Would you let God take you on a drive with a blindfold on? Do you ever feel like there is stuff in your life that feels too silly to bring to God, even though they mean a lot to you?

But we tell our friends everything. Our friends know what our parents don’t. A friend is someone you have fun with, laugh with, take selfies with, cry with, and make mistakes with. A friend bails you out and knows when to not ask too many questions. A friend has your back, a friend pushes you when you need it, and brings you hot soup and lozenges when you’re sick. A friend gets you. They relate to you in a way your parents and partner sometimes can’t. A friend checks in when they haven’t heard from you, and sends you confidence-boosting texts before your interview.

There is an intimate knowledge and trust in friendship that is often absent in other types of relationships. Why do we choose to keep God at arm’s length? Why don’t we afford God that same trust?

I think of God as “father”. A good, good father, but still a father. A father-child relationship is intimate, yes, but there is a distance that comes from respect and authority. Even as adults, it’s difficult to see our parents as friends, even though they can’t send us to our rooms anymore, they are still our parents.

If you are like me, maybe you have a hard time reconciling God as God the Father and God as friend. How can he be both? How can we think of God as a friend, without dethroning Him?

I think C.S. Lewis paints a tangible picture for us in The Lion, the Witch, and the Wardrobe. Aslan, the Christ representative, is depicted as a lion. Susan asks the following question about him before she has met him:

“Aslan is a lion – the Lion, the great Lion.”
“Ooh” said Susan. “I’d thought he was a man. Is he-quite safe? I shall feel rather nervous about meeting a lion”…
“Safe?” said Mr Beaver …”Who said anything about safe? ‘Course he isn’t safe. But he’s good. He’s the King, I tell you.”

Later on in the story, Susan and Lucy ride on Aslan’s back while frolicking and laughing in a meadow. Shortly after, Aslan is in the midst of battle, defeating the White Witch.

Can you picture yourself laughing with God? Have you frolicked in any meadows with Him recently? I haven’t. But I want to.

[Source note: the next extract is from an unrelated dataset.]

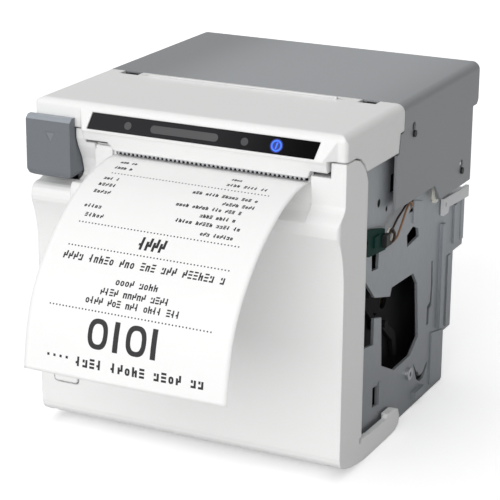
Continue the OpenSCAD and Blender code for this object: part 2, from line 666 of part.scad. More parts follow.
// each spring is a stack of level rings on a thin sleeve
module head_springs() color(GREY_STEEL) for (x=spring_x) difference() {
  union() {
    for (z=[116.5:1.15:122.5]) translate([x,spring_y,z]) wire_ring(2.1,0.3);
    rod_z(116.2,122.7,x,spring_y,1.9);
  }
  rod_z(116,123,x,spring_y,1.5);
}
// [y, z]: out along the top and back along the underside
cable_side = [[-44,113.2],[-41.5,112.9],[-38.6,110.4],[-30,107.4],[-14,105.8],[-8,106],
  [-6,108],[-6,110.9],[-5.7,110.9],[-5.7,107.9],[-7.8,105.7],[-14,105.5],[-30.1,107.1],
  [-38.8,110.1],[-41.7,112.6],[-44,112.9]];
module head_cable() color([0.86,0.84,0.78]) push_x(-20,40) polygon(cable_side);

// ---- cutter --------------------------------------------------------------
cutter_m = 0.6;
cutter_teeth = 12;
cut_pinion_teeth = 8;
rack_pitch = PI*cutter_m;
rack_y = -63.66;   // root line of the rack's teeth
module cutter_frame() color([0.6,0.62,0.64]) {
  difference() {
    box(-33,49.8,-61.8,-60.8,113.2,120.6);
    push_y(-63,5) for (x=[-20,38]) slot(x,117,6,2);
  }
  box(-34.4,-32.4,-63.9,-60.8,115.6,120.6);
  box(-38,-32.4,-61.8,-58.4,119.4,120.6);
  box(20,49.8,-60.8,-49.4,119,119.6);
  box(20,30.8,-49.4,-48.8,119,123.9);
}
module moving_blade() color([0.78,0.79,0.81]) {
  push_y(-63.95,0.8) polygon([[-31.5,114.7],[9.7,116.4],[49.8,114.7],[49.8,121.3],
    [53.1,121.3],[53.1,122.4],[46.6,122.4],[46.6,120.4],[-31.5,120.4]]);
  box(51.5,53.6,-64.8,-63.6,121.3,123.4);
  // rack
  push_x(53.2,3) polygon(concat([[-64.8,127.2],[-64.8,121.3],[rack_y,121.3]],
    [for (k=[-1:2], c=[[rack_y,-0.66],[-62.45,-0.2],[-62.45,0.2],[rack_y,0.66]])
      [c[0],cutter_at[1]+(k+0.5)*rack_pitch+c[1]]],
    [[rack_y,127.2]]));
}
module cutter_gear() color(IVORY) difference() {
  gear(53.3,2.8,cutter_at,cutter_teeth,cutter_m,180,1.03);
  rod_x(50,60,cutter_at+[2,0],0.4);
}
cut_pinion_angle =
  mesh_angle(bearing(cutter_at,cut_motor_at),180,cutter_teeth,cut_pinion_teeth);
module cutter_pinion() color(BRASS) {
  gear(53.3,3,cut_motor_at,cut_pinion_teeth,cutter_m,cut_pinion_angle,0.8);
  rod_x(50.5,56.5,cut_motor_at,0.8);
}
module cutter_motor() color(MOTOR_GREY) {
  difference() {
    union() {
      difference() {
        rod_x(31,52,cut_motor_at,4.4);
        box(30,53,-60,-40,128.3,130);
      }
      push_x(51.99,1.1)
        polygon([[-61.5,119.7],[-61.5,125],[-57,127.4],[-49.6,127.4],[-49.6,119.7]]);
    }
    rod_x(50.2,60,cut_motor_at,0.85);
  }
  // post of the cutter gear
  rod_x(53.09,56.4,cutter_at,1);
  rod_x(56.2,plate_in,cutter_at,1.6);
}

// ---- opening lever and latch ---------------------------------------------
lever_left = -65;
lever_right = lever_left+lever_w;
module open_lever() color([0.49,0.51,0.53]) difference() {
  intersection() {
    union() {
      box(lever_left,lever_right,-71,-67.4,101.5,124.9);
      box(lever_left,lever_right,-71,-60,101.5,121);
    }
    push_x(-70,30) polygon([[-71,104.2],[-70.4,102.4],[-68.8,101.5],[-62.6,101.5],
      [-60,104.6],[-60,124.9],[-69.4,124.9],[-71,123.5]]);
    push_y(-75,20) {
      round_rect(lever_left,lever_right,101.5,130,3);
      rect(lever_left,lever_right,112,124.9);
    }
  }
  box(-63,-48,-68.6,-59,104,119);
  box(-63,-48,-63.2,-59,100,105);
  // engraved triangle
  push_y(-71.5,0.7) polygon([[-56.5,119.2],[-52.5,119.2],[-54.5,115.5]]);
}
hook_side = [[-60.2,111.8],[-60.2,117.4],[-57,119.2],[-40.8,119.2],[-40.8,114.4],
  [-41.6,114.2],[-42.7,114.4],[-42.7,116.9],[-51.5,116.9],[-53,113.4],[-57,111.8]];
module latch_hook() color(DARK_STEEL) {
  push_x(-plate_in+0.3,1.4) difference() {
    union() {
      polygon(hook_side);
      disc(latch_at,3.4);
    }
    disc(latch_at,2.06);
  }
  // tongue and plate that carry the lever's moulded cap
  box(-plate_in+0.3,-plate_in+1.7,-68.5,-60.1,112,116.5);
  box(-62.8,-48.2,-68.5,-67.4,105,118.5);
}
module catch_pin() color(STEEL) {
  rod_x(-plate_in,-plate_in+2.2,catch_at,1.4);
  rod_x(-plate_in,-plate_in+0.2,catch_at,2.2);
}
module lever_spring() color(GREY_STEEL) {
  for (i=[0:3]) translate([-48.8+i*1.1,latch_at[0],latch_at[1]]) rotate([0,90,0])
    wire_ring(2.5,0.4);
  difference() {
    rod_x(-49.1,-45.2,latch_at,2.4);
    rod_x(-50,-45,latch_at,2.03);
  }
}

// ---- sensors and electronics ---------------------------------------------
module near_end_lever() color([0.12,0.12,0.13]) difference() {
  push_x(52.8,1.8) {
    disc(near_end_at,3.4);
    polygon([[-11.9,46.4],[-11.6,42.8],[3,31],[5.5,23],[9,24],[6,34]]);
    polygon([[-17,45],[-15.6,47],[-26,57],[-28.6,55.6]]);
  }
  rod_x(50,60,near_end_at,1.55);
}
module near_end_sensor() color([0.1,0.1,0.11]) {
  rod_x(52.4,plate_in,near_end_at,1.5);
  box(55.2,plate_in,-31.5,-22.5,60,67);
  difference() {
    box(52.4,plate_in,-30,-24,61.6,65.4);
    box(53,54.9,-33,-20,60,68);
  }
}
module side_board() color([0.04,0.22,0.14]) {
  difference() {
    push_x(plate_out+0.5,1) polygon([[-44,80.6],[-44,90.5],[-25,86],[-23.8,77.4],[-40,79]]);
    rod_x(50,70,[-42.2,85],0.9);
  }
  box(plate_out+1.5,plate_out+2.2,-36,-31,81.5,85.5);
  box(plate_out,plate_out+0.5,-42,-28,81.5,84.5);
}
// [y, z] along the two wires, front to back
upper_wire = [[-25,83],[-21,84],[-17,85.3],[-13,86.9],[-9,88],[-5,88.9],[-1,89.2],
  [2.4,88.2],[4.9,85.6]];
lower_wire = [[-25,80.6],[-22,78.8],[-19,78.2],[-16,78.8],[-13,80.2],[-10,82.2],[-7,84.2],
  [-4,86],[0,87],[3,85.9],[4.9,84.6]];
wire_w = 0.8;
module side_harness() color([0.2,0.13,0.1]) {
  box(plate_out+1.5,plate_out+3,-27.5,-24,79,84.2);
  for (p=[upper_wire,lower_wire]) push_x(plate_out+1.5,wire_w) polygon(band(p,wire_w));
  rod_x(plate_out-6,plate_out+2.3,[5.2,84.8],0.8);
}
module main_board() color([0.04,0.25,0.12]) difference() {
  box(-48,50,-8,44,board_bottom,board_top);
  for (x=board_x, y=board_y) rod_z(110,120,x,y,1.6);
}
module board_parts() color([0.09,0.09,0.1]) {
  box(-20,-4,4,20,board_top,115.3);
  box(6,22,6,16,board_top,114.8);
  box(28,34,2,12,board_top,116);
  for (x=[-38,-30]) rod_z(board_top,121,x,8,3.2);
  rod_z(104,board_bottom,30,2,4);
  box(-40,-28,-4,6,106,board_bottom);
  // socket of the head cable
  difference() {
    box(-24,24,-7.6,-3.6,109,board_bottom);
    box(-21,21,-6.2,-5.2,108,111);
  }
  box(35,42.5,-6,4,107.5,board_bottom);
}
// port bodies: [x0, x1, z0]
port_bodies = [[-41.6,-24,97.5],[-20,-7,99],[-3,13,98.5],[17,29,100.5],[32,43.6,98.5]];
module rear_ports() color([0.2,0.2,0.21]) difference() {
  for (p=port_bodies) box(p[0],p[1],33,48,p[2],board_bottom);
  rod_y(38,50,-33,104.7,5.6);
  boxes([
    [-18.2,-8.8,38,50,101,109.5],
    [-1,11,38,50,100.5,110],
    [19,27,40,50,102.5,109.5],
    [33.5,42.2,38,50,101,110]]);
}
module board_standoffs() color(BRASS) for (x=board_x, y=board_y) {
  rod_z(board_top,121.4,x,y,2.6);
  rod_z(110.8,board_top,x,y,1.5);
  rod_z(109.6,board_bottom,x,y,2.2);
}
module hood_screws() color([0.3,0.31,0.33]) for (p=hood_screws_at) {
  rod_pair(plate_out,half_w-hood_t,p,2.1);
  rod_pair(plate_out+1,half_w+0.1,p,0.75);
  rod_pair(half_w,half_w+0.8,p,1.35);
}
module frame_screws() color(STEEL) {
  for (p=[[7.2,16.4],[38,104],[-24,116.5],[20.2,96]]) difference() {
    rod_pair(plate_out,plate_out+1.4,p,2.5);
    rod_pair(plate_out+0.7,plate_out+2,p,1.1,$fn=6);
  }
  for (x=rear_screw_x, z=rear_screw_z) difference() {
    union() {
      rod_y(47,48.5,x,z,2.6);
      rod_y(44,47,x,z,1.6);
    }
    rod_y(47.7,49,x,z,1.2,$fn=6);
  }
}

top_cover();
indicator_window();
light_guides();
indicator_board();
tear_bar();
hood();
side_plate_right();
side_plate_left();
base_plate();
rear_plate();
top_plate();
head_bridge();
paper_bucket();
paper_roll();
roll_core();
paper_web();
receipt();
front_door();
door_liner();
platen_carrier();
platen_rubber();
platen_shaft();
platen_bushings();
platen_gear();
counter_blade();
latch_pin();
hinge_pins();
feed_button();
button_board();
idler_gear();
motor_pinion();
feed_motor();
motor_bracket();
gear_posts();
thermal_head();
heat_sink();
head_rod();
head_springs();
head_cable();
cutter_frame();
moving_blade();
cutter_gear();
cutter_pinion();
cutter_motor();
open_lever();
latch_hook();
catch_pin();
lever_spring();
near_end_lever();
near_end_sensor();
side_board();
side_harness();
main_board();
board_parts();
rear_ports();
board_standoffs();
rear_bracket();
rear_box();
hood_screws();
frame_screws();
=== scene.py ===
"""Receipt printer with a paper roll inside and a printed strip hanging from its exit.

This script gives them materials and adds the paper, print, springs, cables and small marks. +Z
is up, the front faces -Y and +X is to the right as seen from the front. Lengths are in
millimetres and become metres through MM, unless noted.
"""
import bpy, json, math, random
from mathutils import Vector, Matrix


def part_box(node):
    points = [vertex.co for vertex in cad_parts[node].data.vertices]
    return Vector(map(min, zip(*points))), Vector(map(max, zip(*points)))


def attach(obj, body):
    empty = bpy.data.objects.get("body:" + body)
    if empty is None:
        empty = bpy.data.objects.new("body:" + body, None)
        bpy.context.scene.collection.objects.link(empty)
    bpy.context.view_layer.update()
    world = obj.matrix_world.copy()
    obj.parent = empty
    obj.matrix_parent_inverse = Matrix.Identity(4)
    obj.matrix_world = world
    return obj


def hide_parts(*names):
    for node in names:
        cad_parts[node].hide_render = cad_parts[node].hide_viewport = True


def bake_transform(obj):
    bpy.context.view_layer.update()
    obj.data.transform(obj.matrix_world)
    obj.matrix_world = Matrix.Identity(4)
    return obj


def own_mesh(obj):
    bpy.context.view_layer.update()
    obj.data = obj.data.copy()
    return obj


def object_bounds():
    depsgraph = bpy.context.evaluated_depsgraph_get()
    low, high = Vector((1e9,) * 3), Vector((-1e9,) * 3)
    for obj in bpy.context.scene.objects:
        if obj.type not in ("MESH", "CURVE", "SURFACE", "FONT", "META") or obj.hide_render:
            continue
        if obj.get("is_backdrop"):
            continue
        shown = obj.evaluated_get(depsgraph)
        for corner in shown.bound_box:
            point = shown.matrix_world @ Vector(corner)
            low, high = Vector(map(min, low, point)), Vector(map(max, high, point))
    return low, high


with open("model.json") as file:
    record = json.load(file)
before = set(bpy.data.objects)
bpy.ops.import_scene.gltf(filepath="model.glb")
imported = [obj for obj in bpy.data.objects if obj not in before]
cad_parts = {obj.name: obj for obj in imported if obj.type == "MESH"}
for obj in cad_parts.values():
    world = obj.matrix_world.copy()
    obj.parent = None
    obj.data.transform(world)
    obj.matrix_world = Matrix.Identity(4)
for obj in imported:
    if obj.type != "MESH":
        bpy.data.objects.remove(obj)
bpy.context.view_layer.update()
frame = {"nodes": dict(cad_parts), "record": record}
random.seed(7)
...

This is why Jesus died, to reconcile us to God so that we can experience the intimacy Adam and Eve had in the garden.

I think viewing God as a friend can help us understand his character and his heart. A verse that really helped me wrap my brain around this is Proverbs 27:17:

“As iron sharpens iron, so a friend sharpens a friend.” (NLT)

This may be a familiar verse to you. The root idea in this verse is that as fellow humans we have the power to “sharpen” one another. We also have the responsibility to do so, but as a friend, which means, out of love and concern.

Iron is sharpened so that it is effective in its tasks. A dull blade is useless and even dangerous. As followers of Christ, we are called to help encourage one another to become fully devoted followers of Jesus. We’re told to turn away from the desires of our flesh and focus on building a Godly character.

I’m sure we can all get behind the idea of positively influencing one another with our words and actions. And to help each other grow into the people we were designed to be. We can agree that growth comes from the greatest and smallest challenges we face in daily life.

But when challenges come our way in life, where do we place God? Do we feel like God is being unfair? Do we blame him for our pain and struggle? Do we feel like He is punishing us? Or do we just feel like He isn’t there at all?

Remembering in these moments that God is also like a friend can help put these “sharpening” experiences into context. Just like a friend, the Holy Spirit may point out an unhealthy habit, but also comes alongside you and empower you to defeat that temptation. When you feel overwhelmed with life, God is there to listen, advise, and comfort you. When you are dancing in the kitchen, do you not think he is smiling down at you and maybe even joining you in your joy?

We’ve all been through a really challenging year, and sometimes it feels like there is no end in sight. If we could see God as a friend, maybe we could better see the ways that this year has sharpened us into the people that he is calling us to be.

Trust God. Let him take you on a wild drive blindfolded, knowing you will end up exactly where you are meant to be. Knowing that no matter what, the destination is good and perfect. God may be a wild lion, but he is also the greatest friend who is waiting to frolic in a field with you.